> Requirements
Render the following material again verbatim, leaving nothing out.

> Raw data
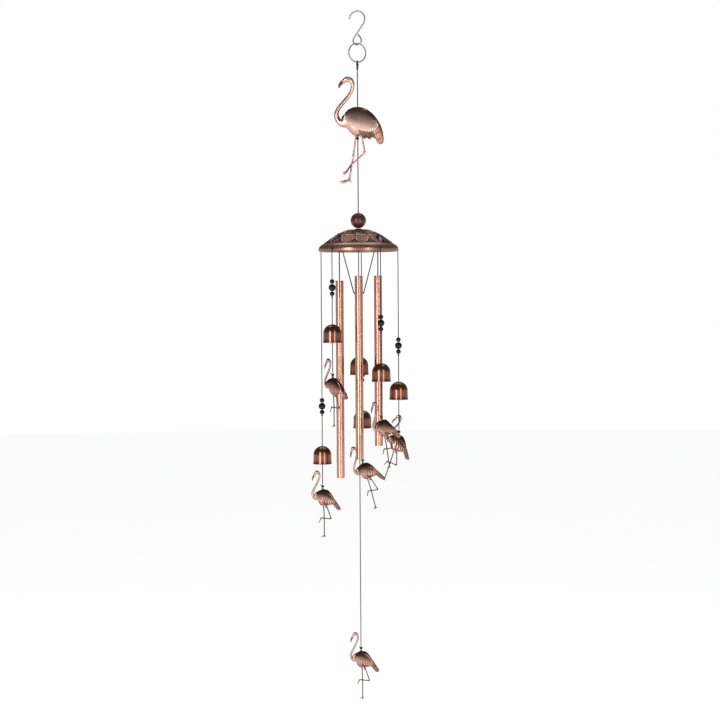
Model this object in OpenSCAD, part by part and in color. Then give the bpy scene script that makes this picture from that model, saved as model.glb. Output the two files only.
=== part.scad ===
// Hanging wind chime with flamingos: S-hook, ring, embossed canopy, four tubes,
// five strings of beads, bells and flamingos, and a centre striker with a wind sail.
// Millimetres, +Z up, +Y to the back. The origin is the inside crest of the S-hook,
// where the support carries the chime, and everything else hangs below it.

/* [S-hook and ring] */
// Wire thickness of the S-hook
hook_wire = 1.8; // [1.6:0.1:2.1]
// Radius of the open top of the hook, to the middle of the wire
hook_r = 10.1; // [9.5:0.1:11]
// Radius of the closed lower eye, to the middle of the wire
eye_r = 5.4; // [5.2:0.1:6]
// Distance from the middle of the open top to the middle of the eye
hook_span = 26.4; // [25:0.1:29]
// Radius of the hanging ring, to the middle of the wire
ring_r = 11.6; // [11:0.1:13]
// Wire thickness of the hanging ring
ring_wire = 1.6; // [1.4:0.1:1.7]

/* [Cords] */
// Thickness of the hanging cord
main_cord_d = 1.4; // [1.2:0.1:1.6]
// Thickness of the slings, the bell strings and the clapper cord
string_d = 1.2; // [1:0.1:1.3]

/* [Canopy] */
// Distance from the hook's crest down to the canopy's rim
canopy_drop = 298; // [290:1:320]
// Diameter of the canopy
canopy_d = 100; // [98:1:104]
// Height of the canopy
canopy_h = 27.5; // [26:0.5:30]
// Thickness of the canopy's sheet
canopy_wall = 1; // [0.8:0.1:1.2]
// Diameter of the ball above the canopy
ball_d = 19.4; // [18:0.2:20]

/* [Tubes] */
// Outer diameter of the tubes
tube_d = 10; // [9:0.5:10.5]
// Wall thickness of the tubes
tube_wall = 0.7; // [0.6:0.1:1]
// Distance from the axis of the chime to the axis of a tube
tube_pitch_r = 24; // [23:0.5:25]
// Lengths of the front, right, back and left tubes
tube_lengths = [196, 213, 232, 247]; // [190:1:250]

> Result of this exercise
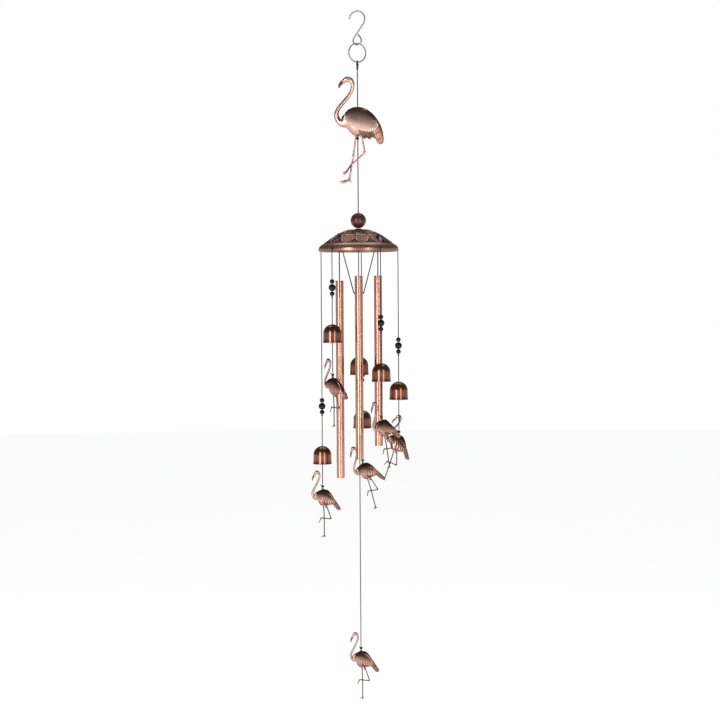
Model this object in OpenSCAD, part by part and in color. Then give the bpy scene script that makes this picture from that model, saved as model.glb. Output the two files only.
=== part.scad ===
// Hanging wind chime with flamingos: S-hook, ring, embossed canopy, four tubes,
// five strings of beads, bells and flamingos, and a centre striker with a wind sail.
// Millimetres, +Z up, +Y to the back. The origin is the inside crest of the S-hook,
// where the support carries the chime, and everything else hangs below it.

/* [S-hook and ring] */
// Wire thickness of the S-hook
hook_wire = 1.8; // [1.6:0.1:2.1]
// Radius of the open top of the hook, to the middle of the wire
hook_r = 10.1; // [9.5:0.1:11]
// Radius of the closed lower eye, to the middle of the wire
eye_r = 5.4; // [5.2:0.1:6]
// Distance from the middle of the open top to the middle of the eye
hook_span = 26.4; // [25:0.1:29]
// Radius of the hanging ring, to the middle of the wire
ring_r = 11.6; // [11:0.1:13]
// Wire thickness of the hanging ring
ring_wire = 1.6; // [1.4:0.1:1.7]

/* [Cords] */
// Thickness of the hanging cord
main_cord_d = 1.4; // [1.2:0.1:1.6]
// Thickness of the slings, the bell strings and the clapper cord
string_d = 1.2; // [1:0.1:1.3]

/* [Canopy] */
// Distance from the hook's crest down to the canopy's rim
canopy_drop = 298; // [290:1:320]
// Diameter of the canopy
canopy_d = 100; // [98:1:104]
// Height of the canopy
canopy_h = 27.5; // [26:0.5:30]
// Thickness of the canopy's sheet
canopy_wall = 1; // [0.8:0.1:1.2]
// Diameter of the ball above the canopy
ball_d = 19.4; // [18:0.2:20]

/* [Tubes] */
// Outer diameter of the tubes
tube_d = 10; // [9:0.5:10.5]
// Wall thickness of the tubes
tube_wall = 0.7; // [0.6:0.1:1]
// Distance from the axis of the chime to the axis of a tube
tube_pitch_r = 24; // [23:0.5:25]
// Lengths of the front, right, back and left tubes
tube_lengths = [196, 213, 232, 247]; // [190:1:250]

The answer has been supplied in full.